Even though Rainier's elevation is low by the standards of the Himalaya and the Andes, there are only 20 mountains on earth have more topographic prominence--it just beats out K2 for spot #21 on the list of most prominence peaks on earth. Mount Whitney, at #81, is the next peak in the contiguous USA on that list.
Mt. Rainier can be seen from 150 miles away, and makes an appropriate design for Washington's license plate, since it's visible from such a large chunk of the state. Looming over Seattle and Tacoma, sometimes above the layer of clouds, Rainier has an overwhelming presence like that of few other peaks in the world.
The upper mountain is covered with large glaciers and snowfields covering over 30 square miles, much of this terrain covered with yawning crevasses.

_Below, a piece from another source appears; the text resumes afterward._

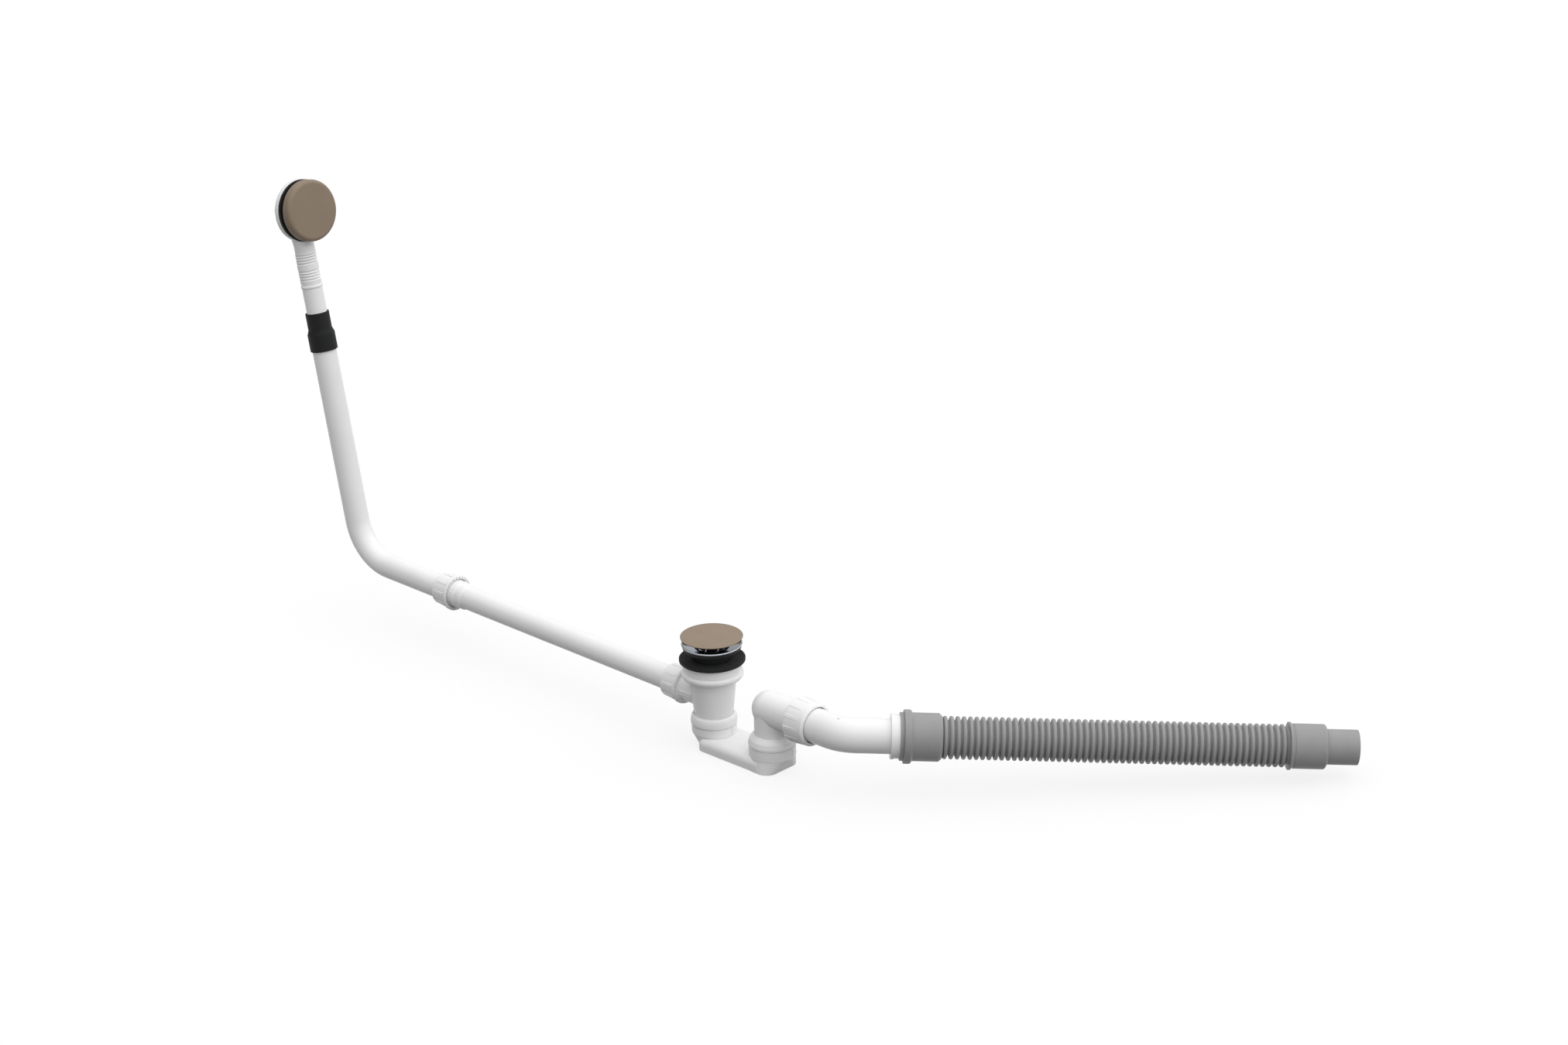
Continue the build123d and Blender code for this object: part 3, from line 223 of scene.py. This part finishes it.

To the casual tourist or climber, the only current evidence of volcanic activity on the mountain is some ice caves in the small, shallow summit crater, created by steam melting the snow. However, geologists consider Rainier an active volcano, and small eruptions were seen in in 1894-1895. As recently as the year 1400 a devastating lahar from the slopes of the mountain inundated large areas of lowland with thick mud deposits.
As of 2007, the National Park Service allows three professional guide services to conduct clients to the summit of the peak and to offer mountaineering programs on its slopes. A three-day trip generally costs about $800 to $1100 and includes a day of training, a day to hike halfway up the peak, and a long third day when you summit and return to base. See the "Other Web Sites" section above for information from these three companies.
Any well-coordinated and experienced hiker in excellent physical shape can make the climb with the guide services. The biggest variable is the weather--if the date of your scheduled climb is stormy, you might not even make it past the halfway camps of Camp Muir or Camp Schurman (but they still take all your money). Also, be aware that many guided climbs end at the crater rim, a short trip from the true summit at Columbia Crest.
It is certainly possible for very fit and experienced mountaineers to climb the mountain without a guide. You do have to register with the National Park rangers and pay a small fee, but beyond the sheer scale of the peak the easier routes don't present much of a challenge to those used to crossing glaciers. The Camp Muir-Disappointment Cleaver route is usually a wide, trenched-out path made by hundreds of climbers every day, including the 30-strong RMI guided group.
Other routes offer more solitude and/or challenge. The Interglacier-Emmons Glacier route is the second most-used, and avoids the crumbly rock of the Disappointment Cleaver for an endless glacier trudge. The Liberty Ridge on the northwest is perhaps the most famous of the more difficult routes, which vary all the way to the nearly-impossible Willis Wall, a 4000-foot north face of crumbling rock and ice.
A few tips for those considering doing the Camp Muir-Disappointment Cleaver route without a guide:
1. Be in excellent physical condition. I've heard that climbing Rainier is like running a marathon, so a training regimen beforehand is a good idea. Recent (within the past week) high-altitude expeience, such as time spent scrambling in Colorado, is a help, too.
2. Wait for good weather. Storms on this mountain can be horrible, but summer usually sees several good, long stretches of sunny, cloudless, and settled weather. Not having strict time constraints and waiting for one of
these periods is a good idea.
3. Water, water, and water. Drink lots of it. Plan to spend several hours at Camp Muir melting snow, and leaving for the summit with a gallon per person is not unreasonable at all.
4. Leave early--both from Paradise on the first day, so you can get your camp set up, melt snow, and acclimatize in the afternoon--and from Camp Muir. RMI starts out at about 1 AM, and leaving at midnight is pretty common. Fresh lithium batteries in the headlamp help keep a good beam for the hours of hiking up in the predawn chill.
5. Early season (through mid-July) is usually better than later, since by August the crevasses have opened up into yawning chasms that often take lots of time to circumvent.
6. Know how to do pulley systems for crevasse rescue. Crevasse falls along the heavily used routes are rare, and there are usually lots of people around to help pull someone out, but you shouldn't count on that. Buy a good book on the subject and practice it as much as possible.
7. A party size of three or four is best. Two-person crevasse rescue can be dicey, and solo climbing is reckless and heavily frowned upon by the park service.